One door shuts and another opens, as they say. Baker and Zwerver will now be looking to establish a "combination good beer bar and brewpub," possibly in the Philadelphia suburbs. "I've always relished the brewpub scenario where you can make different beers all the time. The idea would be to have something like ten taps devoted to our great local beers, along with other US micros and great imports, and then two or three taps for beers brewed on site, possibly one-time beers that would never be brewed again," Baker said. "We're talking to a lot of different people to try and determine the best situation for us. We hope to stay in this area because I really like the Philadelphia market."

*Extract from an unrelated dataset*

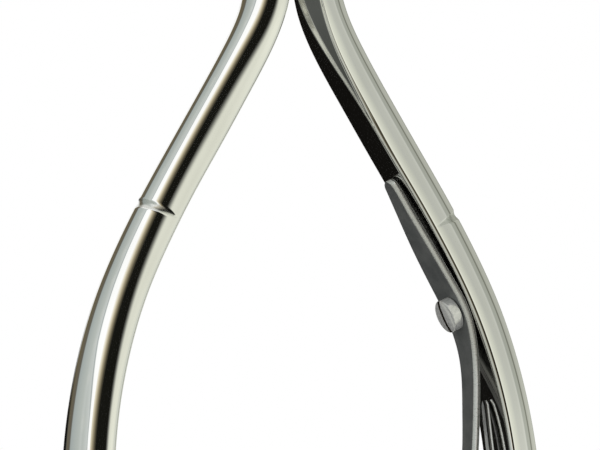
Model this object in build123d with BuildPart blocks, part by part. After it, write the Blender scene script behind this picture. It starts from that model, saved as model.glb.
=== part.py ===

Meanwhile, the pair has embarked on a farewell tour which would do a rock group proud. "I've never been more popular," Baker laughs. "I should have done this years ago." The absolutely last, final, not-to-be-repeated Heavyweight goodbye gathering (or maybe not) will be at one of the region's top beer bars, The Drafting Room in Philadelphia's western suburbs, on August 5, where all 15 taps will be pouring Baker's beers.